Separar, en cambio, es típico del demonio y de la persona confundida, sea hombre o mujer, que piensa sólo en el interés personal y no en aquel del otro. El criterio del amor, en cambio, lleva al bien común en el camino del don mutuo y recíproco. De momento, tampoco los doce apóstoles, en cuanto judíos y varones, pueden entender bien lo que Jesús les explica cuando están a solas con Él.
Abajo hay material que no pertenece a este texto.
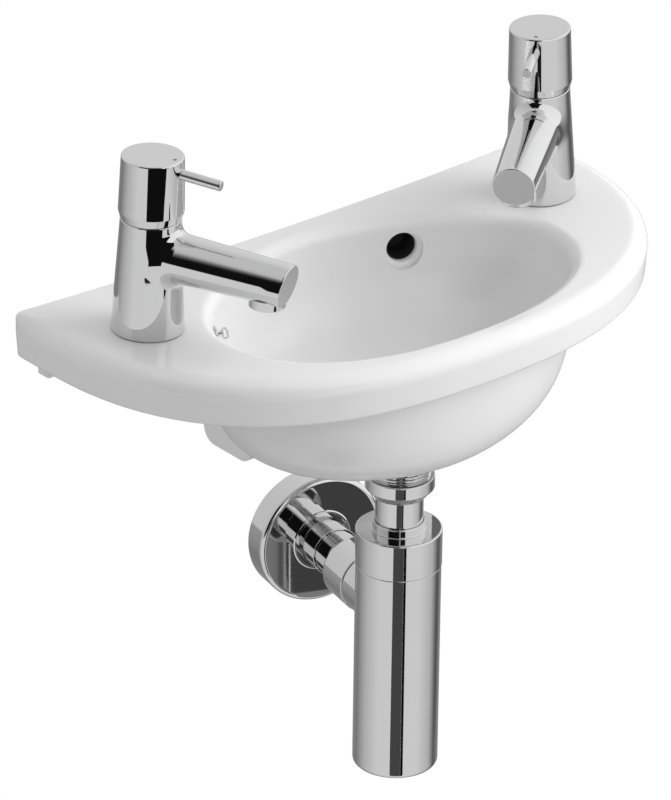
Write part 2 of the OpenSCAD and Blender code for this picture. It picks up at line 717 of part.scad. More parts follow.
// Outlet: nut, cone seal and pipe to the wall
nut_lip = 4;
nut_round = 1.5;
module outlet_nut() {
    color(chrome) at_trap() translate([outlet_nut_x, 0, -outlet_drop]) rotate([0, 90, 0])
        rotate_extrude() polygon([
            [socket_d/2 + fixed_gap, 0],
            [outlet_nut_d/2 - nut_edge, 0],
            [outlet_nut_d/2, nut_edge],
            [outlet_nut_d/2, outlet_nut_l - nut_round],
            [outlet_nut_d/2 - nut_round, outlet_nut_l],
            [pipe_d/2 + fixed_gap, outlet_nut_l],
            [pipe_d/2 + fixed_gap, outlet_nut_l - nut_lip],
            [socket_d/2 + fixed_gap, outlet_nut_l - nut_lip]]);
}
module outlet_seal() {
    l = outlet_nut_x + outlet_nut_l - nut_lip - boss_end;
    color(rubber) at_trap() translate([boss_end, 0, -outlet_drop]) rotate([0, 90, 0])
        flat_ring(socket_d, pipe_d, l);
}
// The flange's back stops this far short of the wall plane, measured along the outlet
wall_gap = 1.5;
wall_reach = waste_y/cos(trap_turn) - wall_gap;
// How far the pipe reaches back into the bottle's boss, and the groove that marks its end
pipe_entry = 6;
groove_w = 1;
groove_depth = 0.3;
pipe_start = outlet_nut_x - pipe_entry;
module outlet_pipe() {
    l = wall_reach + pipe_tail - pipe_start;
    color(chrome) at_trap() translate([pipe_start, 0, -outlet_drop]) rotate([0, 90, 0]) difference() {
        flat_ring(pipe_d, pipe_d - 2*tube_wall, l);
        // Groove that marks how far the pipe goes into the waste pipe's socket
        translate([0, 0, l - pipe_tail]) flat_ring(pipe_d + 2, pipe_d - 2*groove_depth, groove_w);
    }
}
flange_wall = 2;
flange_edge_r = 3;
flange_ring_d = 42;
sleeve_t = 0.9;
grip_w = 5;
grip_t = 1.6;
grip_wall = 1.4;
// The middle of the flange lies back behind a small ring
dish_depth = 2.5;
ring_rise = 0.6;
ring_w = 1;
module wall_flange() {
    r = flange_d/2;
    bore = pipe_d/2 + run_gap;
    back = dish_depth + flange_wall;
    color(chrome) at_trap() translate([wall_reach - flange_t, 0, -outlet_drop]) rotate([0, 90, 0])
        rotate_extrude() {
            polygon([
                [bore, -sleeve_l],
                [bore + sleeve_t, -sleeve_l],
                [bore + sleeve_t, dish_depth],
                [flange_ring_d/2 - ring_w, dish_depth],
                [flange_ring_d/2 - ring_w, -ring_rise],
                [flange_ring_d/2, -ring_rise],
                [flange_ring_d/2 + ring_rise, 0],
                [r - flange_edge_r, 0],
                [r - flange_edge_r, flange_edge_r],
                [r, flange_edge_r],
                [r, flange_t],
                [r - flange_wall, flange_t],
                [r - flange_wall, flange_edge_r + flange_wall],
                [flange_ring_d/2, back],
                [bore + grip_t + grip_wall, back],
                [bore + grip_t + grip_wall, back + grip_w + 1],
                [bore + grip_t, back + grip_w + 1],
                [bore + grip_t, back],
                [bore, back]]);
            translate([r - flange_edge_r, flange_edge_r]) circle(r = flange_edge_r);
        }
}
// Rubber ring that grips the pipe inside the flange's neck
module flange_grip_ring() {
    color(rubber) at_trap()
        translate([wall_reach - flange_t + dish_depth + flange_wall, 0, -outlet_drop])
            rotate([0, 90, 0])
                flat_ring(pipe_d + 2*run_gap + 2*grip_t, pipe_d + 2*run_gap, grip_w);
}

// Tap body: tapered pillar, spout, threaded tail
tail_d = 20.9;
tail_l = 45;
tail_nut_d = 38;
tail_nut_h = 7;
tail_hex_d = 32;
foot_seal_t = 0.8;
// The nut's thread ends in a groove below the nut; under it the tail is free for a connector
tail_free_z = deck_t + seal_t + tail_nut_h - tap_sink + 1;
tail_groove_w = 1.2;
thread_depth = 0.8;
body_bore_d = 24;
body_bore_l = 34;
waterway_d = 14;
spout_way_d = 12;
foot_edge_h = 1.2;
foot_edge = 0.4;
aerator_low = 35.2;
aerator_h = 6;
aerator_stem_h = 6;
aerator_neck_h = 8;
aerator_stem_d = 16;
aerator_screen_d = 20;
aerator_bore_d = 12;
spout_spare = 6;
module spout_cone() {
    translate([0, 0, spout_root_h]) rotate([0, 90 + spout_fall, 0])
        cylinder(h = spout_reach + spout_spare, d1 = spout_root_d, d2 = spout_end_d);
}
// Everything beyond the spout's slanted end face, with room on every side
module beyond_end() {
    room = 2*spout_root_d;
    top_z = spout_root_h - spout_reach*tan(spout_fall) + spout_end_d/2;
    translate([spout_reach, 0, top_z]) rotate([0, spout_cut, 0])
        translate([0, -room/2, -room]) cube([room, room, 2*room]);
}
module tap_body(side) {
    color(chrome) along_spout(side) difference() {
        union() {
            translate([0, 0, foot_seal_t])
                cylinder(h = foot_edge_h, d1 = tap_foot_d - 2*foot_edge, d2 = tap_foot_d);
            translate([0, 0, foot_seal_t + foot_edge_h])
                cylinder(h = tap_seam_h - foot_seal_t - foot_edge_h, d1 = tap_foot_d, d2 = tap_neck_d);
            difference() {
                spout_cone();
                beyond_end();
            }
            translate([aerator_reach, 0, aerator_low + aerator_h])
                cylinder(h = aerator_neck_h, d = aerator_d);
            translate([0, 0, -tail_free_z]) cylinder(h = tail_free_z + 2, d = tail_d);
            translate([0, 0, -tail_l + 1]) cylinder(h = tail_l, d = tail_d - 2*thread_depth);
            translate([0, 0, -tail_l + 1])
                cylinder(h = tail_l - 1 - tail_free_z - tail_groove_w, d = tail_d);
            translate([0, 0, -tail_l]) cylinder(h = 1, d1 = tail_d - 2, d2 = tail_d);
        }
        // Waterway up the tail, seat for the cartridge and way along the spout
        translate([0, 0, -tail_l - eps])
            cylinder(h = tail_l + tap_seam_h - body_bore_l + 1, d = waterway_d);
        translate([0, 0, tap_seam_h - body_bore_l]) cylinder(h = body_bore_l + eps, d = body_bore_d);
        translate([0, 0, spout_root_h - 1]) rotate([0, 90 + spout_fall, 0])
            cylinder(h = aerator_reach, d = spout_way_d);
        // Room for the aerator housing under the spout
        translate([aerator_reach, 0, aerator_low - 4])
            cylinder(h = aerator_h + 4, d = aerator_d + 2*fixed_gap);
        translate([aerator_reach, 0, aerator_low])
            cylinder(h = aerator_h + aerator_neck_h, d = aerator_stem_d + 2*fixed_gap);
    }
}
// Ceramic-disc cartridge screwed into the body, with the spindle turning in it
cartridge_top = tap_seam_h + 6;
cartridge_l = body_bore_l - 1;
cartridge_hex_d = 19;
cartridge_way_d = 13;
cartridge_way_l = 12;
spindle_d = 8;
bearing_l = 20;
screw_hole_d = 3.3;
screw_hole_l = 12;
module cartridge(side) {
    color(brass) at_tap(side) difference() {
        union() {
            translate([0, 0, tap_seam_h - cartridge_l])
                cylinder(h = cartridge_l, d = body_bore_d - 2*fixed_gap);
            translate([0, 0, tap_seam_h])
                cylinder(h = cartridge_top - tap_seam_h, d = cartridge_hex_d, $fn = 6);
        }
        translate([0, 0, tap_seam_h - bearing_l])
            cylinder(h = bearing_l + cartridge_top - tap_seam_h + 1, d = spindle_d + 2*shaft_gap);
        translate([0, 0, tap_seam_h - cartridge_l - 1])
            cylinder(h = cartridge_way_l, d = cartridge_way_d);
    }
}
spindle_top = tap_h - 10;
module spindle(side) {
    spindle_low = tap_seam_h - bearing_l + run_gap;
    color(brass) at_tap(side) difference() {
        translate([0, 0, spindle_low]) cylinder(h = spindle_top - spindle_low, d = spindle_d);
        translate([0, 0, spindle_top - screw_hole_l]) cylinder(h = screw_hole_l + eps, d = screw_hole_d);
    }
}
// Handle: hollow cap with a hub on the spindle and a chamfered lower edge
lever_h = tap_h - lever_drop;
lever_root = 9;
lever_edge = 0.6;
handle_wall = 2.2;
handle_low = tap_seam_h + run_gap;
handle_edge = 5.5;
handle_top_t = 4;
handle_top_edge = 0.8;
hub_d = 14;
module handle(side) {
    color(chrome) along_spout(side) difference() {
        union() {
            difference() {
                rotate_extrude() polygon([
                    [0, handle_low],
                    [tap_neck_d/2, handle_low],
                    [handle_d/2, handle_low + handle_edge],
                    [handle_top_d/2, tap_h - handle_top_edge],
                    [handle_top_d/2 - handle_top_edge, tap_h],
                    [0, tap_h]]);
                translate([0, 0, handle_low - eps])
                    cylinder(h = tap_h - handle_low - handle_top_t, d = tap_neck_d - 2*handle_wall);
            }
            translate([0, 0, cartridge_top + 2]) cylinder(h = tap_h - cartridge_top - 4, d = hub_d);
        }
        translate([0, 0, cartridge_top]) cylinder(h = spindle_top - cartridge_top, d = spindle_d);
        translate([0, 0, lever_h]) rotate([0, 90 + lever_fall, 0])
            translate([0, 0, lever_root]) cylinder(h = lever_reach, d = lever_d);
        translate([dot_x, 0, tap_h - dot_t]) cylinder(h = dot_t + eps, d = dot_d);
    }
}
module lever(side) {
    r = lever_d/2;
    color(chrome) along_spout(side) translate([0, 0, lever_h]) rotate([0, 90 + lever_fall, 0])
        rotate_extrude() polygon([
            [0, lever_root], [r, lever_root], [r, lever_reach - lever_edge],
            [r - lever_edge, lever_reach], [0, lever_reach]]);
}
dot_x = 15.5;
dot_d = 2.8;
dot_t = 0.8;
module index_dot(side) {
    color(rubber) along_spout(side) translate([dot_x, 0, tap_h - dot_t]) cylinder(h = dot_t, d = dot_d);
}
module aerator_housing(side) {
    color(chrome) along_spout(side) translate([aerator_reach, 0, aerator_low]) difference() {
        union() {
            cylinder(h = aerator_h, d = aerator_d);
            translate([0, 0, aerator_h]) cylinder(h = aerator_stem_h, d = aerator_stem_d);
        }
        translate([0, 0, -eps])
            cylinder(h = aerator_h + aerator_stem_h + 2*eps, d = aerator_bore_d);
        translate([0, 0, -eps])
            cylinder(h = screen_inset + screen_t + eps, d = aerator_screen_d + 2*fixed_gap);
    }
}
screen_inset = 0.8;
screen_t = 1.6;
screen_hole_d = 2.4;
screen_middle_d = 3;
screen_r = 6;
module aerator_screen(side) {
    color(plastic) along_spout(side)
        translate([aerator_reach, 0, aerator_low + screen_inset]) difference() {
            cylinder(h = screen_t, d = aerator_screen_d);
            for (k = [0:7]) rotate(45*k) translate([screen_r, 0, -eps])
                cylinder(h = screen_t + 2*eps, d = screen_hole_d);
            translate([0, 0, -eps]) cylinder(h = screen_t + 2*eps, d = screen_middle_d);
        }
}
module foot_seal(side) {
    color(rubber) at_tap(side) flat_ring(tap_foot_d - 3, tap_hole_d - 4, foot_seal_t);
}
module tail_washer(side) {
    color(rubber) at_tap(side) translate([0, 0, tap_sink - deck_t - seal_t])
        flat_ring(tail_nut_d, tail_d + 2*fixed_gap, seal_t);
}
module tail_nut(side) {
    color(brass) at_tap(side) translate([0, 0, tap_sink - deck_t - seal_t - tail_nut_h]) difference() {
        union() {
            cylinder(h = tail_nut_h, d = tail_hex_d, $fn = 6);
            translate([0, 0, tail_nut_h - nut_flange_t]) cylinder(h = nut_flange_t, d = tail_nut_d - 2);
        }
        translate([0, 0, -eps]) cylinder(h = tail_nut_h + 2*eps, d = tail_d + 2*fixed_gap);
    }
}

basin();
chain_stay();
chain_stay_washer();
chain_stay_nut();
waste_body();
waste_top_seal();
waste_lower_seal();
waste_backnut();
inlet_nut();
inlet_seal();
inlet_tube();
trap_cap();
cap_seal();
bottle();
outlet_nut();
outlet_seal();
outlet_pipe();
wall_flange();
flange_grip_ring();
tap_body(-1);  // tap_body_left
cartridge(-1);  // cartridge_left
spindle(-1);  // spindle_left
handle(-1);  // handle_left
lever(-1);  // lever_left
index_dot(-1);  // index_dot_left
aerator_housing(-1);  // aerator_housing_left
aerator_screen(-1);  // aerator_screen_left
foot_seal(-1);  // foot_seal_left
tail_washer(-1);  // tail_washer_left
tail_nut(-1);  // tail_nut_left
tap_body(1);  // tap_body_right
cartridge(1);  // cartridge_right
spindle(1);  // spindle_right
handle(1);  // handle_right
lever(1);  // lever_right
index_dot(1);  // index_dot_right
aerator_housing(1);  // aerator_housing_right
aerator_screen(1);  // aerator_screen_right
foot_seal(1);  // foot_seal_right
tail_washer(1);  // tail_washer_right
tail_nut(1);  // tail_nut_right
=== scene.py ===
import json
import math

import bpy
import numpy as np
from mathutils import Matrix, Vector


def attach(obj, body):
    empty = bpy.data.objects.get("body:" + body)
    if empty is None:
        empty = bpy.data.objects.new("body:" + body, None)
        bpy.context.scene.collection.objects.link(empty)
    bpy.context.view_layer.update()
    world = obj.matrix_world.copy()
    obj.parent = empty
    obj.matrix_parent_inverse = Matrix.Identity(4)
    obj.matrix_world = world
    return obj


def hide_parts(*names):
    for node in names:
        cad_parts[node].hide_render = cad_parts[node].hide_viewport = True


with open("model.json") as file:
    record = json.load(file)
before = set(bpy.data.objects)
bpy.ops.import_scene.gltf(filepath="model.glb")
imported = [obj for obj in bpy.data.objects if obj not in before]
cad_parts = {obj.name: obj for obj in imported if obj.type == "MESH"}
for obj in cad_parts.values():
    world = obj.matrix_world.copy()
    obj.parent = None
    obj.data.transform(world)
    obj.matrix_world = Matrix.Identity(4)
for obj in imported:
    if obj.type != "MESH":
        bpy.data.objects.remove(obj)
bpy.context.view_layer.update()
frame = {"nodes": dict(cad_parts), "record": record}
MM = 0.001
# Edges shorter than this are merged after two pieces are joined, in millimetres
SPECK = 0.02

# Camera, as the photograph was taken
VIEW_TURN = math.radians(-39.757)
VIEW_TILT = math.radians(26.885)
VIEW_ROLL = math.radians(0.797)
VIEW_DISTANCE = 4.968
VIEW_SIDE = 0.0358
VIEW_RISE = -0.1176
VIEW_LENS = 337.5
# Height of the taps' feet above the wall-fixing holes, where the camera was levelled
VIEW_LEVEL = 0.0348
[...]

Por eso, una vez aclarado el tema con unos ejemplos concretos relativos a la vida cristiana (vv. 11-12), pasa a hablar de la necesidad de aprender la simplicidad de los niños.

De hecho, mientras los discípulos regañaban a los niños que se acercaban, Jesús se enfadó y les dijo: “Dejad que los niños se acerquen a mí: no se lo impidáis, pues de los que son como ellos es el reino de Dios. En verdad os digo que quien no reciba el reino de Dios como un niño, no entrará en él”. Sólo quien confía en Dios como un niño en su padre, quiere decir Jesús, puede ser capaz de actuar a su vez con la misma benevolencia y generosidad que siente sobre sí.

Cuando Jesús habla del principio (al principio de la creación Dios los creó hombre y mujer) no quiere decir que entonces el amor funcionase bien, sino que ha llegado el tiempo en el cual, a través de Él, es posible cumplirlo. Hijos en Jesús del mismo Padre, podemos cantar esa libertad de niños, con el himno que encontramos al inicio de la carta a los Efesios y decir:

Bendito sea Dios, Padre de nuestro Señor Jesucristo,

que nos ha bendecido en Cristo

con toda clase de bendiciones espirituales en los cielos.

Él nos eligió en Cristo antes de la fundación del mundo

para que fuésemos santos e intachables ante él por el amor.

Él nos ha destinado por medio de Jesucristo,

según el beneplácito de su voluntad,

a ser sus hijos, para alabanza de la gloria de su gracia,

que tan generosamente nos ha concedido en el Amado.